Il Rossese è coltivato in prevalenza ad alberello e vanta la presenza di numerose piante che hanno superato il secolo. Doc dal ’72 con la denominazione Dolceacqua, è un Rosso dal colore rubino, che si fa granato se invecchiato, odore intenso e vinoso, sapore morbido e aromatico.

Altra uva antica è il Pigato della Riviera di Ponente. Piuttosto famoso quello di Albenga, che nasce forse da un vitigno di origine greca, giunto nel Medioevo ad opera di una di quelle colonie genovesi, così diffuse sulle coste dell’Egeo. Tuttavia il vitigno, con tanta storia alle spalle, darà i primi frutti solo a partire dall’Ottocento, e il vino sarà venduto a trecento lire la bottiglia ancora a metà del secolo scorso. Il vino è di colore pallido, trasparente, con venature verdognole, se prodotto in collina; dorato, brillante e vivace, se esposto all’azione iodica e salmastra del mare.

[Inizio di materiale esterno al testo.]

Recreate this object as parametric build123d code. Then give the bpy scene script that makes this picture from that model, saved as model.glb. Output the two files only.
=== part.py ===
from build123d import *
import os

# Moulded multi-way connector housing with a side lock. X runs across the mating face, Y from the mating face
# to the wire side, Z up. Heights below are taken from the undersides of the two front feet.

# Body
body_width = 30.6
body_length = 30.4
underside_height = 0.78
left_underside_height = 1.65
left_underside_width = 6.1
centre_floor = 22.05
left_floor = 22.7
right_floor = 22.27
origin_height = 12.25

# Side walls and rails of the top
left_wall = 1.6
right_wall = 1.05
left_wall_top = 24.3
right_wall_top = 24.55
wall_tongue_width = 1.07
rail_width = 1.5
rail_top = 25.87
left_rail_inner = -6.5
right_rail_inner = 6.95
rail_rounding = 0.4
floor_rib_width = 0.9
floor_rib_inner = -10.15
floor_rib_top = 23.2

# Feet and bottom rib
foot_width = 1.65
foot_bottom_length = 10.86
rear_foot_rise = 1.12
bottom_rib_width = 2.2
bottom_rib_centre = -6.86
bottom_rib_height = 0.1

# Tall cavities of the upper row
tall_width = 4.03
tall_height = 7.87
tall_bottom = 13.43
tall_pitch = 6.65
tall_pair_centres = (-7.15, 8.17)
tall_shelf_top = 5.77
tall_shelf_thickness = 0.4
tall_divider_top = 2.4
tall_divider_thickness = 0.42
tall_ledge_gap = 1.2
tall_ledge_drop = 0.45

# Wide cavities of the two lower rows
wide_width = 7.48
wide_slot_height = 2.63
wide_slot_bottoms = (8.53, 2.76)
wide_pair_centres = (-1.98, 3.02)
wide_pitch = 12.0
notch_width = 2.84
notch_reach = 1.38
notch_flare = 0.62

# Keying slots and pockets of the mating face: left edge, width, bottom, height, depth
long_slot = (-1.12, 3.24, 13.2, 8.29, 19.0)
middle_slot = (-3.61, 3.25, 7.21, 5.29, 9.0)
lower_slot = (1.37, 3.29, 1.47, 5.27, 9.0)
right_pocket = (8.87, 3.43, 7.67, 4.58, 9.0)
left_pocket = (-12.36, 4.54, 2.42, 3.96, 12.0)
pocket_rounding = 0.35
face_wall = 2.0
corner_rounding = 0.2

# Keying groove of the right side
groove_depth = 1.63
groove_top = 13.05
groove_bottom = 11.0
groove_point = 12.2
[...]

A parte il celebrato Sciacchetrà, le Cinque Terre (Monterosso, Vernazza, Corniglia, Manarola e Rio Maggiore) producono Bianchi da vari uvaggi. Vi concorrono in prevalenza i classici Bosco, Albarola (ovvero Bianchetta) e il Vermentino, che danno vini abbastanza secchi, di medio corpo, buona freschezza e particolare salinità. Se il Vermentino è il Bianco più diffuso, per i Rossi il primato spetta al Rossese. Restano il Dolcetto, qui detto Ormeasco - che fa da base a uvaggi con Ciliegiolo, Sangiovese e Barbera – e la serie di Moscati, dal Passito ai vini frizzanti.

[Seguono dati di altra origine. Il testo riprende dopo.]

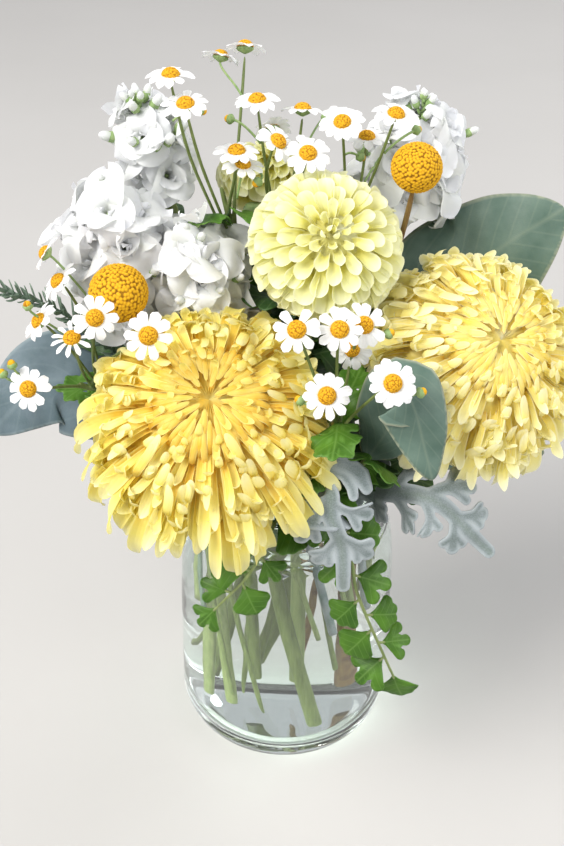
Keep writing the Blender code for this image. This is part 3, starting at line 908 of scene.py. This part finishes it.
def felt_material(name):
    """Silver leaf under a fine white felt that thins over its midrib."""
    tree = Tree(name)
    across, _, inside = tree.tint()
    off = tree.math("ABSOLUTE", tree.math("SUBTRACT", across, 0.5))
    body = tree.fade(tree.noise(150, 4), (0.35, 0.0), (0.7, 1.0), (0.15, 0.19, 0.18), (0.26, 0.30, 0.305))
    body = tree.fade(off, (0.0, 0.6), (0.05, 0.0), body, (0.17, 0.22, 0.18))
    body = tree.fade(inside, (0.0, 0.95), (0.7, 0.0), body, (0.44, 0.485, 0.50))
    fibre = tree.noise(2400, 4)
    body = tree.fade(fibre, (0.4, 0.0), (0.7, 0.28), body, (0.48, 0.52, 0.53))
    tree.set(sheen_weight=0.2, sheen_roughness=0.5)
    return tree.finish(body, fibre, (0.7, 0.25), fibre, (0.8, 0.95), 0.15, 0.10)


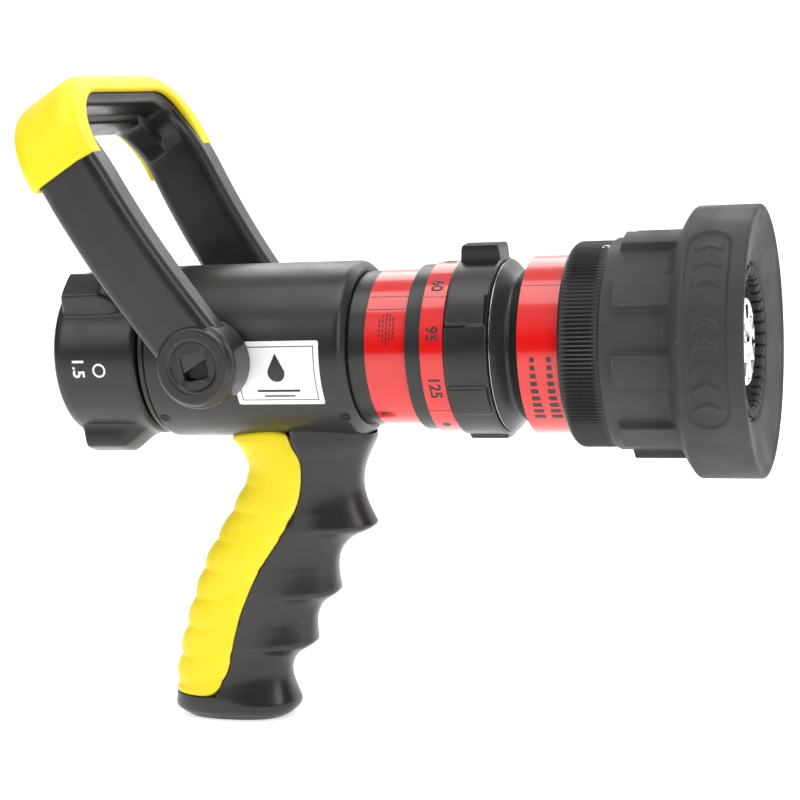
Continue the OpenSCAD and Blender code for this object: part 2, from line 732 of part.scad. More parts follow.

La Liguria ha, per la natura del suo territorio, una scarsa vocazione agricola. Per cui la vite, al pari dell’ulivo, costituisce quasi un’eccezione. Di qui il modesto numero delle cantine, specie se viste in rapporto ad altre regioni. Un parametro che è di certo legato sia all’estensione del territorio che all’indice di produzione del vino. Così la Liguria può contare su meno di cinquanta aziende, rispetto non dico alla Toscana (oltre seicento), ma anche di piccole regioni come l’Umbria, circa novanta.

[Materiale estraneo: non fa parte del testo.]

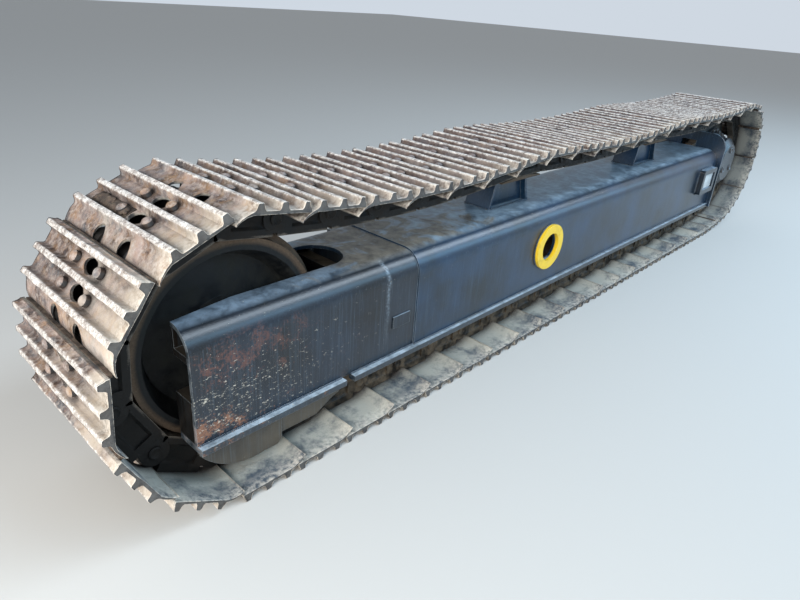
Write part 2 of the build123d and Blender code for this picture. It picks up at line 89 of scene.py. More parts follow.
def new_material(name):
    """An empty material, with its node tree and shader."""
    material = bpy.data.materials.new(name)
    material.use_nodes = True
    return material, material.node_tree, material.node_tree.nodes["Principled BSDF"]


bpy.ops.mesh.primitive_plane_add(size=80)
floor = bpy.context.object
floor.name = "studio_floor"

# Matt paper, a little darker than white, so that the unit's shadow shows on it
floor_paper, tree, shader = new_material("studio_paper")
connect(tree, shader, {"Base Color": linear("b9b8b4"), "Roughness": 0.9})
floor.data.materials.append(floor_paper)

surround = bpy.data.worlds.new("surround")
bpy.context.scene.world = surround
surround.use_nodes = True
tree = surround.node_tree
tree.nodes.clear()
rays = add(tree, "LightPath")
seen = add(tree, "Math", {0: rays.outputs["Is Camera Ray"], 1: rays.outputs["Is Glossy Ray"]},
           operation="MAXIMUM")
fill = add(tree, "Background", {"Color": linear("dfe7f1"), "Strength": 0.62})
backdrop = add(tree, "Background", {"Color": linear("cfd8e2"), "Strength": 1.0})
blend = add(tree, "MixShader", {0: seen, 1: fill, 2: backdrop})
add(tree, "OutputWorld", {"Surface": blend})

# Each lamp's place, turn in degrees, length and width in metres, watts and colour
for place, turn, length, width, watts, colour in (
    ((2.6, -2.6, 4.6), (32, 0, 0), 8.0, 1.4, 300.0, (0.72, 0.86, 1.0)),
    ((4.2, -4.4, 3.1), (58, 0, 0), 11.0, 1.5, 210.0, (0.34, 0.68, 1.0)),
    ((-4.9, -1.6, 1.9), (72, 0, -66), 3.0, 1.6, 245.0, (1.0, 0.97, 0.93)),
):
    bpy.ops.object.light_add(type="AREA", location=place, rotation=[radians(angle) for angle in turn])
    lamp = bpy.context.object.data
    lamp.shape = "RECTANGLE"
    lamp.size = length
    lamp.size_y = width
    lamp.energy = watts
    lamp.color = colour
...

In cambio, il vino si esaurisce quasi del tutto sul territorio, ed è fra i meno esportati. Si aggiunga che la ridotta disponibilità dei terreni ha portato a un diffuso frazionamento della proprietà, due elementi che hanno pesato non poco sulla nascita di grosse cantine. Eppure, a dispetto di questa modesta presenza, alcuni suoi vini – dallo Sciacchetrà al Rossese al Golfo del Tigullio – si sono imposti sul mercato, grazie soprattutto alla loro capacità d’interpretare appieno i caratteri del territorio. Questo a non tener conto del forte richiamo turistico della Riviera di Levante, a cominciare da Portofino.

E’ stata insomma la loro spiccata identità a costruire la fortuna di questi vini. Ai quali non è mancato il conforto della grande poesia (si pensi a Montale), o a quella di scrittori come Italo Calvino, che pur nato a pochi chilometri da L’Avana, ha elevato San Remo a sua patria. Così i vini della Liguria devono un po’ del loro prestigio e della loro notorietà anche alla letteratura.

Due sole citazioni. Calvino: “Tra i romanzi come tra i vini, ci sono quelli che viaggiano bene e quelli che viaggiano male”. (Una cosa è infatti bere un vino nella sua località di produzione e altra cosa è berlo a migliaia di chilometri). Montale: “L’uomo è come il vino: non tutti invecchiando migliorano, alcuni inacidiscono”.